Less “Fargo Lite” than “Fargo Flat,” “Cut Bank” tries to transfer to Montana the same sort of dark, quirky, distinctly nefarious humor that the Coens situated in North Dakota, but the result is an unappetizing brew that wastes the talents of a fine cast.
The film is the work of two television veterans—writer Roberto Patino (“Sons of Anarchy”) and director Matt Shakman (“It’s Always Sunny in Philadelphia,” as well as a couple of episodes in the “Fargo” mini-series). It starts with the apparent murder of postman Georgie Wits (Bruce Dern) on an isolated rural road. But the killing is accidentally filmed from an adjacent field by Dwayne McLaren (Liam Hemsworth), who happens to be helping his girlfriend Cassandra (Teresa Palmer) practice her routine for the upcoming Miss Cut Bank contest.
After conferring with Cassandra’s domineering father Big Stan Steeley (Billy Bob Thornton), in whose garage he also works, Dwayne turns the incriminating footage over to Sheriff Vogel (John Malkovich). Other folks who become involved in the plot include a giant-sized Indian called Match (David Burke), a postal inspector named Joe (Oliver Platt) and—most importantly—a reclusive fellow named Darby Milton (Michael Stuhlbarg), who’s obsessed with locating a parcel that was lost in Georgie’s undelivered mail.
It wouldn’t do to reveal too much of what follows; suffice it to say that one of the characters is the story’s equivalent of William H. Macy’s Jerry Lundegaard, trying to pull off a scam (involving the reward for helping to resolve the killing of a postal employee) that gets him into deeper and deeper trouble, while Sheriff Vogel is a stand-in for Marge Gunderson. But the comparisons only serve to emphasize how pallid “Cut Bank” is beside “Fargo.”

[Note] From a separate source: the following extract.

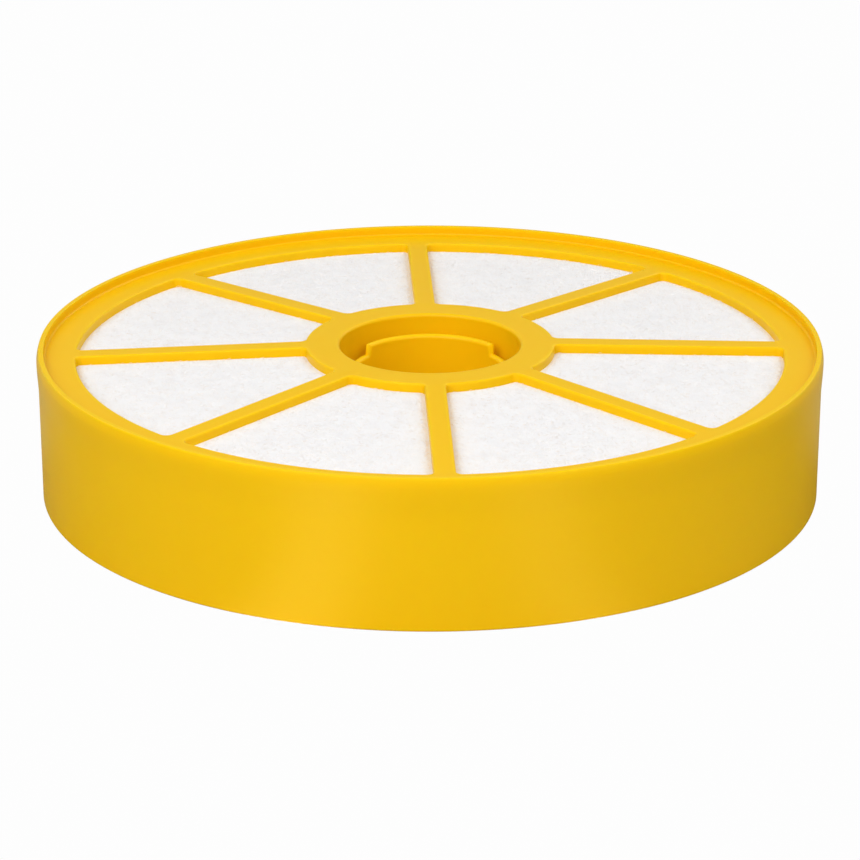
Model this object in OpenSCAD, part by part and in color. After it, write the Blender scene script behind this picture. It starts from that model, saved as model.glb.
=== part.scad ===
// Round pleated cartridge filter with a central bore.
// Millimetres. The axis is Z, the shell stands on Z = 0 and its spoked face looks up.
// One spoke of the face lies along +Y, and the collar's tongue is centred behind it.

/* [Shell] */
// Diameter over the rim at the top
rim_d = 185; // [160:0.5:220]
// Height from the foot to the top of the lip
shell_h = 35.8; // [26:0.1:50]
// How much further out the wall stands at the foot than at the top
draft = 0.6; // [0:0.1:4]
// Thickness of the outer wall
wall_t = 1.8; // [1.2:0.1:2.6]
// Height of the lip above the flat ring
lip_h = 2.3; // [1.6:0.1:3.5]
// Thickness of the lip
lip_t = 1.3; // [1:0.1:2.2]
// How far the rim's bead stands out of the wall
rim_bead = 0.2; // [0:0.05:0.6]
// Height of the rim's bead
rim_bead_h = 1.1; // [0.9:0.1:2]

/* [Face] */
// Thickness of the face and its spokes
face_t = 2.2; // [1.2:0.1:3.5]
// Width of the flat ring inside the lip
ring_w = 7.5; // [5:0.1:14]
// Number of spokes
spoke_n = 8; // [4:1:12]
// How much higher the hub stands than the flat ring, because the spokes rise to it
dome = 1.6; // [0.4:0.1:2.4]
// Width of a spoke
spoke_w = 4.9; // [3:0.1:7]
// Radius in the corners of the windows
corner_r = 1.6; // [0.5:0.1:3]

/* [Hub] */
// Diameter of the bore in the face
bore_d = 42.8; // [36:0.1:56]
// Width of the ring around the bore
hub_w = 8.1; // [6.5:0.1:14]
// Thickness of the skirt that goes down from the bore
skirt_t = 1.6; // [1.2:0.1:2.4]

/* [Collar and tongue] */
// Gap between the wall of the bore and the collar
collar_gap = 2.3; // [1:0.1:4]
// Thickness of the collar
collar_t = 1.5; // [1.1:0.1:2.5]
// Depth of the collar's edge below the hub's face
collar_drop = 6.6; // [3:0.1:9]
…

Vogel, for example, is effectively characterized by two quirks: one is his squeamishness around blood (though he seems to conquer it pretty quickly as bodies pile up) and the other is carrying around a rabbit-foot key chain. Even as skilled an actor as Malkovich can’t make much of those. Thornton is similarly stymied by dialogue so stilted that it can barely be delivered, let alone invested with comic gold, and Stuhlbarg by a catalogue of tics (coke-bottle glasses, a stutter, a perpetually downcast expression).
Meanwhile Hemsworth is unbelievably stolid and dull, as if overburdened not only by Dwayne’s devotion to a seriously ill father but by a script that gives the character no emotional heft. Only Dern and Platt escape the general malaise by overplaying broadly; none of the subtlety of the former’s work in “Nebraska” is to be found on this occasion, even though Georgie Wits and Woody Grant are both Montanans, and Platt mimics his oversized turn in the televised “Fargo” as the brash government man. In what is essentially a male-oriented film, Palmer is wasted in a thankless sweet-young-thing role. The technical credits are uniformly adequate without being in any sense exceptional, though cinematographer Ben Richardson makes decent use of the Canadian locations (the film was shot there rather than in Montana).
“Cut Bank” does offer the opportunity to watch some solid veteran actors in extended roles, and all of them provide occasional flashes of brilliance. It’s just unfortunate that Patino didn’t give them better material to work with, and that Shakman doesn’t present their performances with much style. This is a thoroughly pedestrian stroll through Coen brothers territory.